Ventilation, Safety, and Practicalities
Deep hot water and wet room layouts mean more steam and more load on finishes. Get the basics right:
• Strong, quiet exhaust fan sized for the room and used every time
• Anti-slip flooring rated for wet areas
• Handholds or a discreet grab bar near the tub if the depth makes stepping in and out tricky
• Plumbing and electrical done by qualified pros who know your local codes
Codes and technical requirements vary by country and region. Always confirm drain locations, waterproofing systems, and electrical setups with local trades who know the rules. A leaking “spa bathroom” is an expensive way to learn.
Mini FAQ: Japanese Bathtubs in Modern Bathrooms
Can I put a Japanese soaking tub in a really small bathroom?
Yes, that’s where they shine. A compact 38–43″ Japanese bathtub can work where a 60″ Western tub feels ridiculous. But you must treat the room like a wet zone: waterproofing, drain, and smart layout.
Do I have to shower before using an ofuro?

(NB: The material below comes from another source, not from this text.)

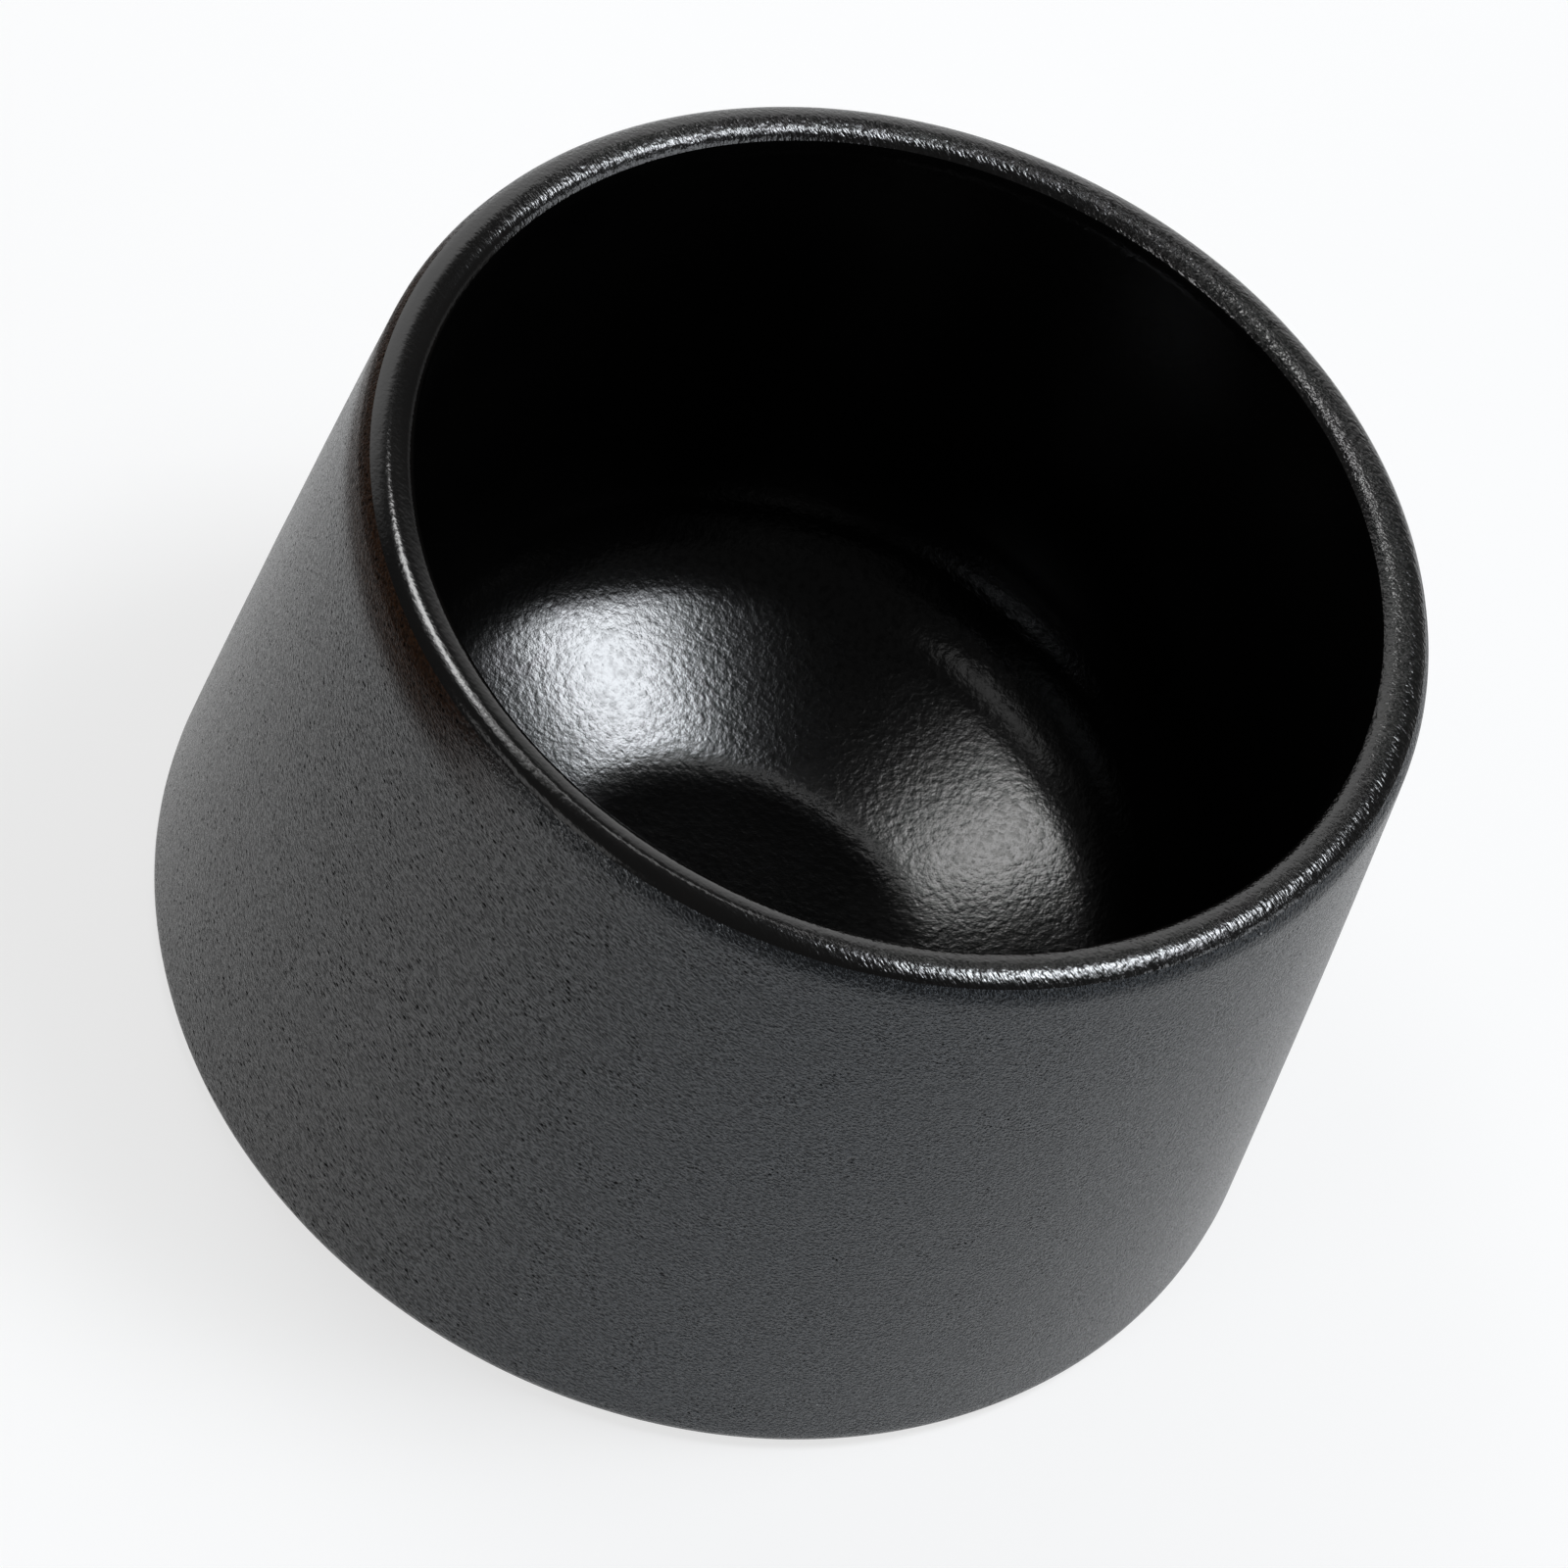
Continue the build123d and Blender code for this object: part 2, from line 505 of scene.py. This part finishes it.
# ---------------------------------------------------------------- pieces
matte = matte_glaze()
gloss = gloss_glaze()
rim = rim_glaze()
clay = bare_clay()
glaze_layer("matte_glaze_skin", FOOT_CUT, OUT_CUT, MATTE_STEP, matte, "outer_glaze")
glaze_layer("lip_glaze_skin", OUT_CUT, IN_CUT, LIP_STEP, rim, "rim_glaze")
glaze_layer("gloss_glaze_skin", IN_CUT, END, GLOSS_STEP, gloss, "inner_glaze")
body = frame["nodes"]["stoneware_body"]
for slot in body.material_slots:
    slot.material = clay


# ---------------------------------------------------------------- studio, in metres
FLOOR_REACH = 0.34
FLOOR_CORNERS = 96
FLOOR_DROP = 0.00002  # how far it lies below the foot, so that no two faces coincide
FLOOR_ALBEDO = 0.8  # what it returns to the jar of the light on it
FLOOR_GLOW = 0.70  # what it shows without any light
FLOOR_SHADOWED = 0.34  # what it shows besides, of the light on it, where the jar casts its shadow

# In the world a strength of 1 is plain white, and an edge is given as how far a direction of length 1
# goes upwards, or towards the sweep.
SWEEP = 0.85
SWEEP_AZIMUTH = math.radians(122.0)
SWEEP_SIDES = (0.50, 0.82)
SWEEP_TOP = (0.78, 0.62)
HORIZON = 0.15
HORIZON_TOP = (0.30, 0.15)
DARK_ROOM = 0.05

WHITE = (1.0, 1.0, 1.0)
COOL = (0.96, 1.0, 1.05)
TARGET = Vector((0.0, 0.0, 0.024))  # what the lamps face
LAMP_DISTANCE = 2.0
LEFT_DISTANCE = 0.28
TOP_DISTANCE = 0.34

CAMERA_PLACE = Vector((0.0, -0.27928, 0.37426))
CAMERA_PITCH = 0.900  # below the horizontal, in radians
CAMERA_ROLL = 0.4358  # in radians
CAMERA_SIDEWAYS = -0.00093  # how far to the side it looks, as a share of how far ahead
LENS = 135.0  # in millimetres, and so is the sensor
SENSOR = 36.0
CLIP = (0.01, 10.0)


def pale_floor():
    """A pale floor, which the eye sees, and the glaze mirrors, as white with a soft shadow."""
    n = Nodes(bpy.data.materials.new("pale_floor"))
    n.tree.nodes.remove(n.shader)
    plain = n.add("ShaderNodeBsdfDiffuse")
    n.put(plain.inputs["Color"], grey(FLOOR_ALBEDO))
    shadowed = n.add("ShaderNodeBsdfDiffuse")
    n.put(shadowed.inputs["Color"], grey(FLOOR_SHADOWED))
    glow = n.add("ShaderNodeEmission")
    n.put(glow.inputs["Strength"], FLOOR_GLOW)
    white = n.add("ShaderNodeAddShader")
    n.put(white.inputs[0], shadowed.outputs[0])
    n.put(white.inputs[1], glow.outputs[0])
    rays = n.add("ShaderNodeLightPath")
    seen = rays.outputs["Is Camera Ray"]
    for other in ("Is Glossy Ray", "Is Transmission Ray"):
        seen = n.larger(seen, rays.outputs[other])
    pick = n.add("ShaderNodeMixShader")
    n.put(pick.inputs[0], seen)
    n.put(pick.inputs[1], plain.outputs[0])
    n.put(pick.inputs[2], white.outputs[0])
    n.put(n.tree.nodes["Material Output"].inputs["Surface"], pick.outputs[0])
    return n.owner


def studio_floor():
    """A round floor just under the foot."""
    mesh = bpy.data.meshes.new("studio_floor")
    corners = [tuple(p) for p in ring_points(FLOOR_REACH, 0.0, FLOOR_CORNERS)]
    mesh.from_pydata(corners, [], [tuple(range(FLOOR_CORNERS))])
    mesh.materials.append(pale_floor())
    floor = bpy.data.objects.new("studio_floor", mesh)
    floor.location.z = -FLOOR_DROP
    bpy.context.scene.collection.objects.link(floor)


def world():
    """A dark room with a pale horizon and, behind the jar, a white sweep up to half-way to overhead.

    The eye itself sees plain white past the floor.
    """
    n = Nodes(bpy.data.worlds.new("studio_world"), shader="Background")
    bpy.context.scene.world = n.owner
    where = n.add("ShaderNodeTexCoord").outputs["Generated"]
    split = n.add("ShaderNodeSeparateXYZ")
    n.put(split.inputs[0], where)
    upwards = split.outputs["Z"]
    behind = n.toward(where, (math.cos(SWEEP_AZIMUTH), math.sin(SWEEP_AZIMUTH), 0.0))
    sweep = n.times(n.ramp(behind, *SWEEP_SIDES), n.ramp(upwards, *SWEEP_TOP))
    horizon = n.times(n.ramp(upwards, *HORIZON_TOP), HORIZON)
    light = n.larger(n.larger(n.times(sweep, SWEEP), horizon), DARK_ROOM)
    rays = n.add("ShaderNodeLightPath")
    n.surface("Color", grey(1.0))
    n.surface("Strength", n.larger(light, rays.outputs["Is Camera Ray"]))


def facing(place, back, level, roll):
    """The matrix of a lamp or camera at a place, from its direction backwards and a level one, rolled."""
    rise = back.cross(level)
    across = math.cos(roll) * level + math.sin(roll) * rise
    along = -math.sin(roll) * level + math.cos(roll) * rise
    return Matrix.Translation(place) @ Matrix((across, along, back)).transposed().to_4x4()


def softbox(name, at, half, radiance, roll=0.0, colour=WHITE, distance=LAMP_DISTANCE):
    """A soft rectangular lamp that faces the jar.

    Angles are in degrees as seen from the jar: `at` is its azimuth and elevation, and `half` is half
    its width and half its height. A surface with a radiance of 1 renders as plain white.
    """
    azimuth, elevation = math.radians(at[0]), math.radians(at[1])
    flat = math.cos(elevation)
    away = Vector((math.cos(azimuth) * flat, math.sin(azimuth) * flat, math.sin(elevation)))
    level = Vector((-math.sin(azimuth), math.cos(azimuth), 0.0))
    width = 2.0 * distance * math.tan(math.radians(half[0]))
    height = 2.0 * distance * math.tan(math.radians(half[1]))
    data = bpy.data.lights.new(name, "AREA")
    data.shape = "RECTANGLE"
    data.size, data.size_y = width, height
    data.energy = radiance * math.pi * width * height
    data.color = colour
    lamp = bpy.data.objects.new(name, data)
    lamp.matrix_world = facing(TARGET + away * distance, away, level, math.radians(roll))
    lamp.visible_camera = False
    bpy.context.scene.collection.objects.link(lamp)


def lamps():
    """A key lamp at the back right, a smaller one at the back left, a strip high behind, and weak fill.

    The first two have wider and weaker lamps of their own round them, which soften their edges.
    """
    softbox("key_light", (29.0, 63.8), (6.5, 7.0), 14.5, roll=14.0, colour=COOL)
    softbox("key_glow", (28.5, 63.5), (12.0, 11.0), 3.8, roll=14.0, colour=COOL)
    softbox("key_spill", (27.0, 63.0), (15.0, 12.5), 1.2, roll=14.0, colour=COOL)
    softbox("left_light", (145.0, 63.0), (6.0, 5.5), 5.0, distance=LEFT_DISTANCE)
    softbox("left_glow", (147.0, 64.0), (8.5, 8.0), 1.5, distance=LEFT_DISTANCE)
    softbox("left_spill", (152.0, 66.5), (11.0, 9.0), 0.6, distance=LEFT_DISTANCE)
    softbox("top_light", (93.0, 65.5), (18.0, 2.2), 1.8, distance=TOP_DISTANCE)
    softbox("faint_light", (221.0, 54.0), (13.0, 5.0), 0.65)
    softbox("front_light", (238.0, 13.0), (8.0, 10.0), 4.5)
    softbox("right_light", (-5.0, 19.0), (24.0, 11.0), 1.8, colour=COOL)


def camera():
    """A long lens that looks down into the jar from the front, rolled."""
    data = bpy.data.cameras.new("camera")
    data.sensor_width, data.lens = SENSOR, LENS
    data.clip_start, data.clip_end = CLIP
    cam = bpy.data.objects.new("camera", data)
    bpy.context.scene.collection.objects.link(cam)
    bpy.context.scene.camera = cam
    flat = math.cos(CAMERA_PITCH)
    ahead = Vector((CAMERA_SIDEWAYS * flat, flat, -math.sin(CAMERA_PITCH))).normalized()
    level = ahead.cross(Vector(UPWARDS)).normalized()
    cam.matrix_world = facing(CAMERA_PLACE, -ahead, level, CAMERA_ROLL)


studio_floor()
world()
lamps()
camera()
bpy.context.scene.view_settings.view_transform = "Standard"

If you want to follow the Japanese bathing ritual, yes. You wash and rinse completely outside the tub, then you soak in clean hot water. That’s how you keep the tub water pleasant and the experience relaxing instead of soapy.
Is a Japanese bathtub uncomfortable if I’m tall?
Not if it’s designed properly. Height matters more in seat design and water depth than length. A deep, upright tub with enough internal height for your thighs and enough depth for your shoulders will be more comfortable than a long, shallow tub where you’re half-cold.
Design the bathroom around the ritual—wash, then soak—choose a compact but genuinely deep Japanese bathtub, and stop worrying about how many bamboo props you can fit in the shot. If you get the fundamentals right, the room will feel calm and intentional on its own. The rest is just clutter.